A abertura do canal fora de época, sem um prognóstico, também tem um peso importante – já que, da mesma forma que capta água do mar, a água da lagoa também sai, podendo levar o que restou. Venisse chegou a alertar que a abertura precipitada da barra poderia agravar a situação em caso de estiagem.
— Não é que não possa abrir o canal, sei que eles precisam, mas antes de fazer isso, essa decisão tinha de ser muito bem estudada. Nos últimos três anos, não foi. Não esperavam ver se ia abrir sozinho, porque satura o lençol freático e abre — argumenta.
A volta do La Niña
Há uma projeção ainda incerta que indica o retorno do La Niña a partir de setembro deste ano, de acordo com o Instituto Nacional de Meteorologia (Inmet). Porém, como ainda há a atuação do El Niño, com um período mais longo de chuva acima da média, seguido pela chuva de inverno, existe uma chance de o solo ter se recuperado totalmente até lá, já que a situação de umidade está quase normalizada.

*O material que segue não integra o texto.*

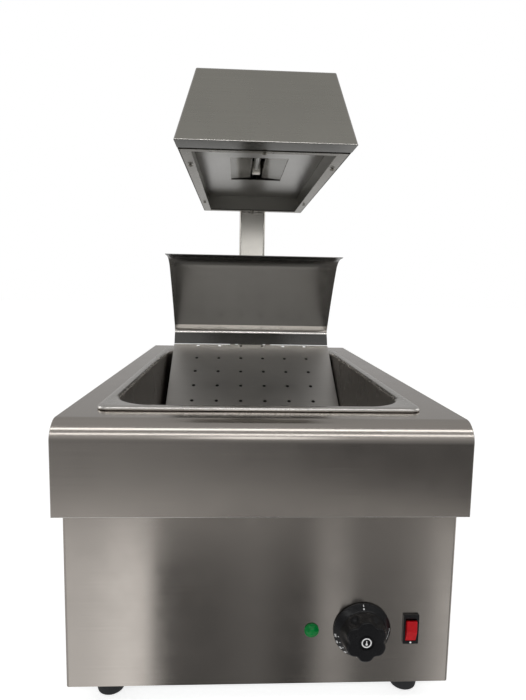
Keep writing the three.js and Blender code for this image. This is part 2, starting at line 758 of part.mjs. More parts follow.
const postOutline = roundedRectangle(postWidth, postDepth, 4, 3);
const postOuter = upright(postOutline, baseTop + gap, postTop);
const postInner = upright(
  roundedRectangle(postWidth - 2 * postWall, postDepth - 2 * postWall, 2, 3),
  baseTop,
  postTop + 1,
);
postOuter.translate(0, postMiddle, 0);
postInner.translate(0, postMiddle, 0);
place("post", cut(postOuter, postInner, ...rearHoles), steel);
const capPlate = upright(postOutline, postTop + gap, postTop + 2);
place("post_cap", capPlate.translate(0, postMiddle, 0), blackPlastic);

// Mounting plate between the hood and the post, and the bolts through all three.
const mountHalf = 30;
const mountPlate = block(
  [-mountHalf, hoodRear + gap, hoodUnderside + 36],
  [mountHalf, postFront - gap, postTop],
);
place("hood_mount_plate", cut(mountPlate, ...rearHoles), steel);
hoodBoltPlaces.forEach(([x, z], index) => {
  screw("hood_bolt_" + (index + 1), 5, 3.5, 2.9, 12, zinc, headFront, [x, hoodRear - hoodSheet, z]);
});

// Lead: from the cabinet up inside the post and forward into the hood.
const leadRadius = 3;
const leadBend = 10;
const leadCurve = new THREE.CurvePath();
const leadStart = new THREE.Vector3(0, leadY, counterTop - 60);
const leadTurn = new THREE.Vector3(0, leadY, leadZ - leadBend);
const leadIn = new THREE.Vector3(0, leadY - leadBend, leadZ);
leadCurve.add(new THREE.LineCurve3(leadStart, leadTurn));
leadCurve.add(new THREE.QuadraticBezierCurve3(leadTurn, new THREE.Vector3(0, leadY, leadZ), leadIn));
leadCurve.add(new THREE.LineCurve3(leadIn, new THREE.Vector3(0, hoodRear - 70, leadZ)));
const leadSection = new THREE.Shape(arc([0, 0], leadRadius, 0, 315, 7));
const lead = new THREE.ExtrudeGeometry(leadSection, { steps: 36, extrudePath: leadCurve });
place("lamp_lead", lead, rubber);

// Hood: a folded shell with a leaning front and sides, open below, with a strip and returns for the frame.
const sideLean = (hoodWidth - hoodTopWidth) / 2 / hoodHeight;
const frontLean = hoodFrontLean / hoodHeight;
const skin = hoodSheet * 1.03; // the wall measured level
function hoodRing(height, inward) {
  const x = hoodWidth / 2 - sideLean * height - inward;
  const front = hoodFront + frontLean * height + inward;
  const rear = hoodRear - inward;
  const z = hoodUnderside + height;
  return [
    [x, front],
    [x, rear],
    [-x, rear],
    [-x, front],
  ].map(([cornerX, cornerY]) => new THREE.Vector3(cornerX, cornerY, z));
}
const frameFront = hoodFront + hoodReturn + 1;
const frameRear = hoodRear - skin - gap;
const frameX = hoodWidth / 2 - skin - 0.6;
const returnZ = hoodUnderside + frameThickness + gap;
const frameScrews = [
  [0, frameFront + frameMember / 2],
  [-frameX + frameMember / 2, hoodFront + 110],
  [frameX - frameMember / 2, hoodFront + 110],
  [-frameX + frameMember / 2, hoodFront + 396],
  [frameX - frameMember / 2, hoodFront + 396],
  [0, frameRear - frameMember / 2],
];
const screwHoles = frameScrews.map(([x, y]) => bar(2, 10, "z", [x, y, hoodUnderside - 3], 10));
const returnWidth = frameMember - 2;
const returnRing = upright(
  roundedRectangle(2 * frameX + 0.6, frameRear - frameFront + 0.6, 0.5, 1),
  returnZ,
  returnZ + hoodSheet,
);
const returnHole = upright(
  roundedRectangle(2 * (frameX - returnWidth), frameRear - frameFront - 2 * returnWidth, 0.5, 1),
  returnZ - 1,
  returnZ + hoodSheet + 1,
);
const frameMiddle = (frameFront + frameRear) / 2;
returnRing.translate(0, frameMiddle, 0);
returnHole.translate(0, frameMiddle, 0);
const strip = block(
  [-hoodWidth / 2 + 1, hoodFront + 0.8, hoodUnderside],
  [hoodWidth / 2 - 1, hoodFront + hoodReturn, hoodUnderside + hoodSheet],
);
const stripStep = block(
  [-frameX, hoodFront + hoodReturn - 6, hoodUnderside + 0.5],
  [frameX, frameFront + 2, returnZ + hoodSheet],
);
const stripClear = block(
  [-frameX - 1, hoodFront + hoodReturn, hoodUnderside - 1],
  [frameX + 1, frameFront + 4, returnZ],
);
const hoodOpen = cut(
  loft([hoodRing(hoodHeight, 0), hoodRing(0, 0)]),
  loft([hoodRing(hoodHeight - hoodSheet, skin), hoodRing(-1, skin)]),
);
const hoodReturns = cut(returnRing, returnHole);
const hoodStep = cut(stripStep, stripClear);
const hoodJoined = joined(hoodOpen, hoodReturns, strip, hoodStep);
place("hood_shell", cut(hoodJoined, ...rearHoles, ...screwHoles), steel);

// Frame: a flat ring that closes the hood's rim, held by six screws.
const frameOuter = upright(
  roundedRectangle(2 * frameX, frameRear - frameFront, 0.5, 1),
  hoodUnderside,
  hoodUnderside + frameThickness,
);
const frameInner = upright(
  roundedRectangle(2 * (frameX - frameMember), frameRear - frameFront - 2 * frameMember, 1, 1),
  hoodUnderside - 1,
  hoodUnderside + frameThickness + 1,
);
frameOuter.translate(0, frameMiddle, 0);
frameInner.translate(0, frameMiddle, 0);
place("hood_frame", cut(frameOuter, frameInner, ...screwHoles), steel);
frameScrews.forEach(([x, y], index) => {
  screw("frame_screw_" + (index + 1), 3.6, 2.2, 1.7, 5, zinc, headDown, [x, y, hoodUnderside]);
});

// Ceiling plate: polished, with the cut-out that the lamp's reflector looks through.
const ceilingZ = hoodUnderside + ceilingRise;
const ceilingX = hoodWidth / 2 - sideLean * (ceilingRise + 1) - skin - gap;
const ceilingFront = hoodFront + frontLean * (ceilingRise + 1) + skin + gap;
const lampMiddle = hoodFront + 271;
const lampCutOut = [40, 77]; // half width and half length
place(
  "ceiling_plate",
  cut(
    block([-ceilingX, ceilingFront, ceilingZ], [ceilingX, frameRear, ceilingZ + 1]),
    block(
      [-lampCutOut[0], lampMiddle - lampCutOut[1], ceilingZ - 1],
      [lampCutOut[0], lampMiddle + lampCutOut[1], ceilingZ + 2],
    ),
  ),
  polished,
);

// Reflector: two wings and a trough, folded from one polished sheet, on the ceiling plate.
const reflectorZ = ceilingZ + 1 + gap;
const troughHalf = 9;
const troughTop = reflectorZ + 30;
const reflectorPath = [
  [-lampCutOut[0] - 5, reflectorZ],
  [-lampCutOut[0], reflectorZ],
  [-troughHalf, reflectorZ + 6],
  [-troughHalf, troughTop],
  [troughHalf, troughTop],
  [troughHalf, reflectorZ + 6],
  [lampCutOut[0], reflectorZ],
  [lampCutOut[0] + 5, reflectorZ],
];
const reflectorLength = 2 * lampCutOut[1] + 4;
const reflectorSheet = 0.8;
const reflectorOutline = sheetOutline(reflectorPath, -reflectorSheet);
const reflector = frontwards(reflectorOutline, lampMiddle + reflectorLength / 2, reflectorLength);
place("lamp_reflector", reflector, polished);

// Quartz lamp with pinched ends in two ceramic holders.
const lampZ = reflectorZ + 14;
const lampHalf = 59;
const tubeRadius = 5;
const pinchRadius = 2.4;
const lampProfile = [
  [0, -lampHalf],
  [pinchRadius, -lampHalf],
  [pinchRadius, -lampHalf + 7],
  [tubeRadius, -lampHalf + 11],
  [tubeRadius, lampHalf - 11],
  [pinchRadius, lampHalf - 7],
  [pinchRadius, lampHalf],
  [0, lampHalf],
];
place("quartz_lamp", turned(lampProfile, "y", [0, lampMiddle, lampZ], 16), quartz);
const holderHalf = 6.5;
const socketDepth = 4;
for (const end of [-1, 1]) {
  const near = lampMiddle + end * (lampHalf - socketDepth);
  const far = lampMiddle + end * (lampHalf + 11);
  const body = block(
    [-holderHalf, Math.min(near, far), lampZ - 8],
    [holderHalf, Math.max(near, far), lampZ + 10],
  );
  const socket = bar(pinchRadius + gap, 2 * socketDepth, "y", [0, near - socketDepth, lampZ], 16);
  place("lamp_holder_" + (end < 0 ? "front" : "rear"), cut(body, socket), ceramic);
}

export default warmer;
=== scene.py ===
# Countertop warmer for chips and fries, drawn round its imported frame, in metres.
# The sections follow the order in which the warmer is put together.
import math

import bmesh
import bpy
from mathutils import Matrix, Vector


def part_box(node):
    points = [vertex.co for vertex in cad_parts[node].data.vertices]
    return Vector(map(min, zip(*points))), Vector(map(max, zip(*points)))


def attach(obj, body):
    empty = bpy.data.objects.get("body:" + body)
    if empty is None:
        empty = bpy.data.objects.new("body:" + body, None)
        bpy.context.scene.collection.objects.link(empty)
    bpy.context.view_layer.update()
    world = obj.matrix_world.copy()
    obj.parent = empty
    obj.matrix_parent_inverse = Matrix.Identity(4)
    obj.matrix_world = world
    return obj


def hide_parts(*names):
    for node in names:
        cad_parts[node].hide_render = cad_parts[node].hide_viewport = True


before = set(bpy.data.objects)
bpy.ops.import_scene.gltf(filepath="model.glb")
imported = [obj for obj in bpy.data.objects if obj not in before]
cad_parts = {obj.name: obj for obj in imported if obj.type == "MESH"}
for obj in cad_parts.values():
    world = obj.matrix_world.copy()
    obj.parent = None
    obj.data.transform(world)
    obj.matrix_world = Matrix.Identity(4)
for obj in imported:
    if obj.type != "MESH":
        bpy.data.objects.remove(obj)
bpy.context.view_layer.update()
millimetre = 0.001

# ---- Camera ----
# A phone held a little above the countertop, half a metre in front of it, looking down at the pan.
eye = Vector((-0.02736, -0.79650, 0.41205))
looking = Vector((0.04844, 0.99221, -0.11478)).normalized()
level_right = Vector((0.99881, -0.04876, 0.0)).normalized()
level_up = level_right.cross(looking)
roll = math.radians(1.068)
camera_right = level_right * math.cos(roll) + level_up * math.sin(roll)
camera_up = level_up * math.cos(roll) - level_right * math.sin(roll)
camera = bpy.data.objects.new("camera", bpy.data.cameras.new("camera"))
camera.data.sensor_width = 36.0
camera.data.lens = 27.78
camera.data.clip_start = 0.01
axes = Matrix((camera_right, camera_up, -looking)).transposed()
camera.matrix_world = Matrix.Translation(eye) @ axes.to_4x4()
bpy.context.scene.collection.objects.link(camera)
bpy.context.scene.camera = camera
bpy.context.scene.view_settings.view_transform = "Standard"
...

— Este ano está tudo sob controle, dificilmente a gente vai encontrar um quadro como nos anos anteriores, mesmo que volte (o La Niña), porque não vai dar tempo da seca atingir a lagoa tão rápido. Teria de ter La Niña muito intensa para secar tão rápido como outras vezes — elucida Venisse, acrescentando que a persistência por mais anos, novamente, poderia afetar a lagoa novamente.
O parque
Criada em 1986, a unidade de conservação ambiental Parque Nacional da Lagoa do Peixe é conhecida como um santuário de aves migratórias da América do Norte e da Europa, que passam pela região para descansar e se alimentar entre setembro e março. É também uma área de proteção das amostras dos ecossistemas litorâneos no RS. Pelo local, passam ainda animais ameaçados de extinção, como o peixe burriquete, o tuco-tuco das dunas e aves como gavião-cinza.